Il n’a plus la voix grave et assurée de ses grandes années, mais il a conservé son franc-parler. Invité le 31 janvier dernier sur le plateau du journal télévisé de Laurent Delahousse, Bernard Tapie, aujourd’hui âgé de 78 ans, déplore la situation catastrophique des étudiants français, contraints de faire la queue pour recevoir l’aide alimentaire. « Je m’adresse à ceux de mon âge, s’emporte alors l’ancien ministre et homme d’affaires. Est-ce que vous êtes prêts à ce que les jeunes sacrifient leurs vies pour nous protéger ? »

Cette question a déjà des airs de vieille rengaine dans le débat qui entoure l’épidémie : faut-il sauver coûte que coûte les vies des grands anciens, les plus touchés par la maladie, au prix d’un blocage de la société dont les plus jeunes sont les premières victimes, morales et financières ? Doit-on boucher l’avenir de toute une génération pour offrir quelques semaines, quelques mois de bonus à ceux qui ont déjà un pied dans la tombe ? La réalité froide des chiffres est sans appel : l’âge moyen des victimes du Covid est de 85 ans. 93 % des personnes décédées ont plus de 65 ans. Et pour les 7 % restants, plus des deux tiers présentaient une comorbidité. Autrement dit, les mesures sanitaires ne seraient que des pis-aller pour prolonger la vie de ceux que l’existence aurait déjà condamnés.

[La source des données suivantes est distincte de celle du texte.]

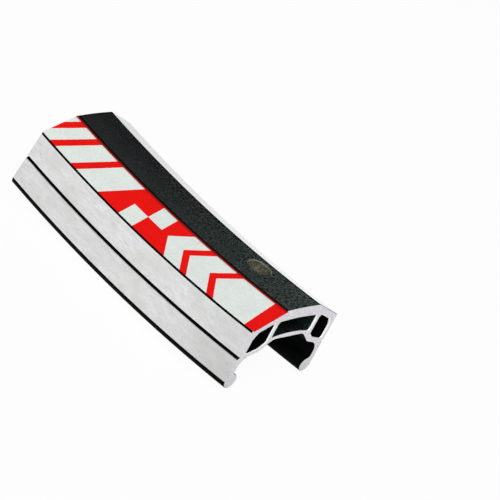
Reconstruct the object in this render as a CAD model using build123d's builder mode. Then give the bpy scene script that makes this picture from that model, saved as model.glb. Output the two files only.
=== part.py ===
from build123d import *
import math
import os

# A short sawn sample of a double-walled bicycle rim for a 26-inch wheel.
# Frame: X along the sample, Y across the rim, Z up towards the hub. The origin is on the
# floor under the middle of the sample, which stands on its two tyre hooks.

# Section of the extrusion, in millimetres and degrees
rim_width = 24.4
rim_height = 16.0
hook_diameter = 3.0
track_height = 11.1
bed_width = 9.6
bed_crown = 0.15
bed_wall = 2.4
slope_wall = 1.6
track_wall = 1.35
tyre_wall = 1.35
strut_wall = 1.05
shelf_wall = 1.0
well_wall = 0.8
centre_chamber_width = 10.8
centre_chamber_height = 3.25
chamber_flare = 0.25
cheek_width = 0.7
cheek_depth = 1.4
slanted_corner = 1.3
chamber_shift = 0.35
well_width = 8.5
ramp_angle = 40.0
ramp_rise = 2.25
shelf_angle = 15.0

# Roundings of the section
fold_radius = 0.5
knee_radius = 0.2
chamber_radius = 0.5
well_radius = 2.5
ramp_top_radius = 0.8
shelf_radius = 2.6
hook_root_radius = 0.5

# Wear groove in each brake track
groove_below_knee = 5.9
groove_width = 0.8
groove_depth = 0.5

# The sample cut from the hoop
bed_radius = 270.0
sample_length = 55.0
saw_skew = 2.5
saw_lean = 3.5
saw_allowance = 4.0
deburr = 0.12

# Spoke hole in the bed and nipple hole in the well
spoke_hole = 4.5
spoke_hole_rim = 4.8
spoke_hole_bevel = 90.0
hole_clearance = 0.15
spoke_hole_from_cut = 11.35
spoke_hole_offset = 1.2
nipple_hole = 8.0

# Printed film on the near slope
film_thickness = 0.1
film_knee_margin = 0.08
film_fold_margin = 0.12
film_overhang = 0.3
print_margin = 0.35
print_reach = 1.0
end_band = 2.2
stripe_gap = 1.6
pennant_length = 7.5
point_length = 3.0
chevron_depths = (5.0, 4.0)
check_size = 3.6
check_columns = 2
bar_widths = (6.0, 4.4, 3.0)
bar_slant = 28.0
last_block = 8.0

# Places that follow from those sizes
half_width = rim_width / 2
hook_radius = hook_diameter / 2
hook_x = half_width - hook_radius
hook_depth = rim_height - hook_radius
knee_depth = hook_depth - track_height
fold_x = bed_width / 2
slope_angle = math.degrees(math.atan2(knee_depth - bed_crown, half_width - fold_x))
slope_length = math.hypot(knee_depth - bed_crown, half_width - fold_x)
inner_wall_x = half_width - tyre_wall
well_floor = bed_wall + centre_chamber_height + well_wall
ramp_top_x = well_width / 2 + ramp_rise / math.tan(math.radians(ramp_angle))
ramp_top = well_floor + ramp_rise
hoop_height = bed_radius + rim_height
sample_angle = math.degrees(sample_length / bed_radius)
hub_axis = Axis((0, 0, hoop_height), (0, 1, 0))


def shelf(x):
    """Depth of the shelf that the tyre's bead sits on, at a distance from the middle."""
    return ramp_top + (x - ramp_top_x) * math.tan(math.radians(shelf_angle))


def under_slope(x):
    """Depth of the inside of the sloping wall, at a distance from the middle."""
    slope = math.radians(slope_angle)
    return bed_crown + (x - fold_x) * math.tan(slope) + slope_wall / math.cos(slope)


def angle_from_cut(distance):
    """Angle about the hub axis of a place on the bed, at a distance from the near cut."""
    return sample_angle / 2 - math.degrees(distance / bed_radius)


def outward(angle):
    """Direction from the hub towards the tyre."""
    return Vector(math.sin(math.radians(angle)), 0, -math.cos(math.radians(angle)))


def section_plane(angle, x=0.0, depth=0.0):
    """Plane across the rim: its x runs across, its y outwards from the bed."""
    radial = outward(angle)
    origin = Vector(0, x, hoop_height) + radial * (bed_radius + depth)
    return Plane(origin=origin, x_dir=(0, 1, 0), z_dir=radial.cross(Vector(0, -1, 0)))


def radial_plane(angle, x, depth, facing):
    """Plane across a spoke's line, facing the hub (-1) or the tyre (1)."""
    origin = Vector(0, x, hoop_height) + outward(angle) * (bed_radius + depth)
    return Plane(origin=origin, x_dir=(0, 1, 0), z_dir=outward(angle) * facing)


def slope_plane(angle):
    """Plane on the near slope at mid height: its x runs to the near cut, its y to the fold."""
    section = section_plane(angle, -(half_width + fold_x) / 2, (knee_depth + bed_crown) / 2)
    slope = math.radians(slope_angle)
    facing = section.x_dir * -math.sin(slope) + section.y_dir * -math.cos(slope)
    return Plane(origin=section.origin, x_dir=section.z_dir * -1, z_dir=facing)


def saw_plane():
    """The near cut, a little out of square both ways."""
    square = section_plane(sample_angle / 2, depth=rim_height / 2)
    across = math.tan(math.radians(saw_skew))
    down = math.tan(math.radians(saw_lean))
    into_rim = square.z_dir + square.x_dir * across - square.y_dir * down
    return Plane(origin=square.origin, x_dir=square.x_dir, z_dir=into_rim)


def both_sides(sketch, *places):
    """The outline's corners nearest to the given places and to their mirror images."""
    corners = []
    for x, depth in places:
        for side in (-1, 1):
            corners.append(sketch.vertices().sort_by_distance((side * x, depth, 0))[0])
    return corners


def saw_cuts(overhang=0.0):
    """Cuts the open part to the sample's two ends, longer by an overhang at the near one."""
    split(bisect_by=saw_plane().offset(-overhang), keep=Keep.TOP)
    split(bisect_by=section_plane(-sample_angle / 2), keep=Keep.BOTTOM)


# The rim itself: one aluminium extrusion, rolled to the hoop, its tracks machined
bed_chord = (fold_x, bed_crown)
knee = (half_width, knee_depth)
hook_centre = (half_width, hook_depth)
wall_top = (inner_wall_x, hook_depth)
shelf_corner = (inner_wall_x, shelf(inner_wall_x))
ramp_corner = (ramp_top_x, ramp_top)
floor_corner = (well_width / 2, well_floor)
half_outline = (knee, hook_centre, wall_top, shelf_corner, ramp_corner, floor_corner)
start_angle = sample_angle / 2 + math.degrees(saw_allowance / bed_radius)
turn = sample_angle + 2 * math.degrees(saw_allowance / bed_radius)

with BuildPart() as rim_extrusion:
    with BuildSketch(section_plane(start_angle)) as section:
        with BuildLine():
            bed = ThreePointArc((-fold_x, bed_crown), (0, 0), (fold_x, bed_crown))
            mirrored = [(-x, depth) for x, depth in reversed(half_outline)]
            Polyline(bed @ 1, *half_outline, *mirrored, bed @ 0)
        make_face()
        fillet(both_sides(section, bed_chord), radius=fold_radius)
        fillet(both_sides(section, knee), radius=knee_radius)
        fillet(both_sides(section, floor_corner), radius=well_radius)
        fillet(both_sides(section, ramp_corner), radius=ramp_top_radius)
        fillet(both_sides(section, shelf_corner), radius=shelf_radius)
        with Locations((-hook_x, hook_depth), (hook_x, hook_depth)):
            Circle(hook_radius)
        hook_root = hook_depth - math.sqrt(hook_radius**2 - (inner_wall_x - hook_x) ** 2)
        fillet(both_sides(section, (inner_wall_x, hook_root)), radius=hook_root_radius)
        # Wear grooves
        for side in (-1, 1):
            mouth = side * half_width
            groove = knee_depth + groove_below_knee
            with BuildLine():
                Polyline(
                    (mouth, groove - groove_width / 2),
                    (mouth, groove + groove_width / 2),
                    (mouth - side * groove_depth, groove),
                    close=True,
                )
            make_face(mode=Mode.SUBTRACT)
        # Three hollow chambers, which the die left a little to one side
        strut_x = centre_chamber_width / 2
        chamber_floor = bed_wall + centre_chamber_height
        with BuildSketch(mode=Mode.PRIVATE) as centre_chamber:
            with BuildLine():
                inner_bed = ThreePointArc(
                    (-strut_x, bed_wall + chamber_flare), (0, bed_wall), (strut_x, bed_wall + chamber_flare)
                )
                ceiling = ThreePointArc(
                    (-strut_x, chamber_floor + 2 * chamber_flare),
                    (0, chamber_floor),
                    (strut_x, chamber_floor + 2 * chamber_flare),
                )
                Line(inner_bed @ 0, ceiling @ 0)
                Line(inner_bed @ 1, ceiling @ 1)
            make_face()
            fillet(centre_chamber.vertices(), radius=chamber_radius)
        chamber_inside = strut_x + strut_wall
        chamber_outside = half_width - track_wall
        nose_x = chamber_outside - cheek_width
        ledge_x = chamber_inside + slanted_corner
        ledge_floor = shelf(ledge_x) - shelf_wall
        slant_rise = slanted_corner * math.tan(math.radians(ramp_angle))
        with BuildSketch(mode=Mode.PRIVATE) as side_chamber:
            with BuildLine():
                Polyline(
                    (chamber_inside, under_slope(chamber_inside)),
                    (nose_x, under_slope(nose_x)),
                    (chamber_outside, under_slope(nose_x) + cheek_depth),
                    (chamber_outside, shelf(chamber_outside) - shelf_wall),
                    (ledge_x, ledge_floor),
                    (chamber_inside, ledge_floor - slant_rise),
                    close=True,
                )
            make_face()
            fillet(side_chamber.vertices(), radius=chamber_radius)
        with Locations((chamber_shift, 0)):
            add(centre_chamber.sketch, mode=Mode.SUBTRACT)
            add(side_chamber.sketch, mode=Mode.SUBTRACT)
            add(mirror(side_chamber.sketch, about=Plane.YZ, mode=Mode.PRIVATE), mode=Mode.SUBTRACT)
    revolve(axis=hub_axis, revolution_arc=turn)
    saw_cuts()
    # Deburred edges of the chambers at both cuts
    for end in (0, -1):
        cut_face = rim_extrusion.faces().filter_by(GeomType.PLANE).sort_by(Axis.X)[end]
        chamfer(cut_face.inner_wires().edges(), length=deburr)
    # Spoke hole through the bed, and the nipple's way in through the well
    hole_angle = angle_from_cut(spoke_hole_from_cut)
    with Locations(radial_plane(hole_angle, spoke_hole_offset, -hole_clearance, -1)):
        CounterSinkHole(
            spoke_hole / 2, spoke_hole_rim / 2 + hole_clearance, bed_wall + 2 * hole_clearance, spoke_hole_bevel
        )
    with Locations(radial_plane(hole_angle, 0, ramp_top, 1)):
        Hole(nipple_hole / 2, ramp_top - chamber_floor + hole_clearance)
rim_extrusion.part.label = "rim_extrusion"


def film_band():
    """The printed film as a band on the near slope, its torn end proud of the near cut."""
    width = slope_length - film_knee_margin - film_fold_margin
    slope = math.radians(slope_angle)
    middle = film_fold_margin + width / 2
    x = -fold_x - middle * math.cos(slope)
    depth = bed_crown + middle * math.sin(slope)
    with BuildSketch(section_plane(start_angle)) as band:
        with Locations(Location((x, depth), -slope_angle)):
            Rectangle(width, film_thickness, align=(Align.CENTER, Align.MAX))
    revolve(band.sketch, axis=hub_axis, revolution_arc=turn)
    saw_cuts(film_overhang)


# The white shapes stop short of the fold and run over the film's lower edge
top = slope_length / 2 - film_fold_margin - print_margin
bottom = -slope_length / 2
print_centre = (top + bottom) / 2


def printed(from_cut, *points):
    """A flat shape on the film, its points counted from a place on the slope."""
    with BuildSketch(slope_plane(angle_from_cut(from_cut))) as shape:
        with BuildLine():
            Polyline(*points, close=True)
        make_face()
    extrude(shape.sketch, amount=print_reach, both=True)


# The print's white shapes, as blocks that cross the film
with BuildPart() as print_blocks:
    # A pennant, then chevrons that follow its point
    place = end_band + pennant_length / 2
    front = pennant_length / 2
    printed(
        place,
        (front, bottom),
        (front, top),
        (-front, top),
        (-front - point_length, print_centre),
        (-front, bottom),
    )
    place += front
    for depth in chevron_depths:
        place += stripe_gap + depth / 2
        printed(
            place,
            (depth / 2, bottom),
            (depth / 2 - point_length, print_centre),
            (depth / 2, top),
            (-depth / 2, top),
            (-depth / 2 - point_length, print_centre),
            (-depth / 2, bottom),
        )
        place += depth / 2
    # Two rows of checks
    place += stripe_gap + point_length
    for column in range(check_columns):
        place += check_size / 2
        half = check_size / 2
        low, high = (bottom, print_centre) if column % 2 else (print_centre, top)
        printed(place, (-half, low), (half, low), (half, high), (-half, high))
        place += check_size / 2
    # Slanted bars, each thinner than the one before
    lean = (top - bottom) / 2 * math.tan(math.radians(bar_slant))
    place += lean
    for width in bar_widths:
        place += stripe_gap + width / 2
        half = width / 2
        printed(place, (-half - lean, bottom), (half - lean, bottom), (half + lean, top), (-half + lean, top))
        place += width / 2
    # A block that runs off the far end
    place += stripe_gap + last_block / 2
    half = last_block / 2
    printed(place, (-half - lean, bottom), (half - lean, bottom), (half + lean, top), (-half + lean, top))

with BuildPart() as label_white_shapes:
    film_band()
    add(print_blocks.part, mode=Mode.INTERSECT)
label_white_shapes.part.label = "label_white_shapes"

with BuildPart() as label_red_field:
    film_band()
    add(print_blocks.part, mode=Mode.SUBTRACT)
label_red_field.part.label = "label_red_field"

os.makedirs("parts", exist_ok=True)
export_step(rim_extrusion.part, "parts/rim_extrusion.step")
export_step(label_red_field.part, "parts/label_red_field.step")
export_step(label_white_shapes.part, "parts/label_white_shapes.step")
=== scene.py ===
import math
import bmesh
import bpy
from mathutils import Matrix, Vector


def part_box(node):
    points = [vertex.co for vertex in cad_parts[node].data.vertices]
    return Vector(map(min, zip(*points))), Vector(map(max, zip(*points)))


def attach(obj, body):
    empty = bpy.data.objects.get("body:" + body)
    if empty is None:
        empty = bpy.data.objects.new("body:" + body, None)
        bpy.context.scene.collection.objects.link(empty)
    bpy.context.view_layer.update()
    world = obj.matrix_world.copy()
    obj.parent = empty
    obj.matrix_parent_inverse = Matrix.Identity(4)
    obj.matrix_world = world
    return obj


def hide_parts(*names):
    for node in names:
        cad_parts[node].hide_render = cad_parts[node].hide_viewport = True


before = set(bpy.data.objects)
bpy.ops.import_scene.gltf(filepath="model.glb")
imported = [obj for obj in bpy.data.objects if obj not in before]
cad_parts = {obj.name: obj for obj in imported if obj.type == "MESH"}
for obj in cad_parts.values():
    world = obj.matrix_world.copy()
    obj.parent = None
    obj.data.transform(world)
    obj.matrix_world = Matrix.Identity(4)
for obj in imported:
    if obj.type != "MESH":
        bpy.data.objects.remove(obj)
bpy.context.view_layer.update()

# The camera: a long lens looks down on the sawn end and the labelled side, and is turned about
# its own line of sight, so that the sample runs from the top left to the bottom right.
CAMERA_AIM = Vector((0.01339, 0.0, 0.01835))
CAMERA_AZIMUTH = -63.811
CAMERA_ELEVATION = 26.493
CAMERA_DISTANCE = 0.41072
CAMERA_ROLL = -30.5
LENS = 170.04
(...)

Mais est-ce si simple ? Quand on évoque la valeur d’une vie, peut-on se satisfaire de ces calculs d’apothicaires ? Alors que la lassitude gagne du terrain plus vite que la vaccination, ce numéro du 1 revient sur l’état de ces deux générations unies dans le désarroi. D’un côté, une jeunesse démoralisée, privée aussi bien de loisirs que de possibilités d’étudier ou de se lancer dans la vie professionnelle. De l’autre, un troisième âge isolé, à l’autonomie réduite, délaissé au nom de son propre bien. Entre les deux, le pays avance sur un fil, dans un exercice de funambulisme où chaque excès est un abîme. S’affranchir des règles sanitaires, c’est risquer l’explosion du nombre de cas et une hécatombe parmi les anciens, mais aussi chez les quadras et les quinquagénaires, que la maladie n’épargne pas. Resserrer encore la vis, c’est plonger un peu plus la jeunesse dans un état de détresse matérielle et psychologique, dont les effets continueront à se faire sentir bien après la fin de l’épidémie. Le chemin est étroit, périlleux. À moins que le dilemme actuel ne puisse être posé en d’autres termes. Car réduire le débat à un choc des générations, c’est aussi en gommer certaines aspérités, détourner l’attention d’autres variables, géographiques ou sociales, au moins aussi déterminantes. Dans cette crise, comme dans toutes les autres, les premiers sacrifiés sont d’abord les plus vulnérables.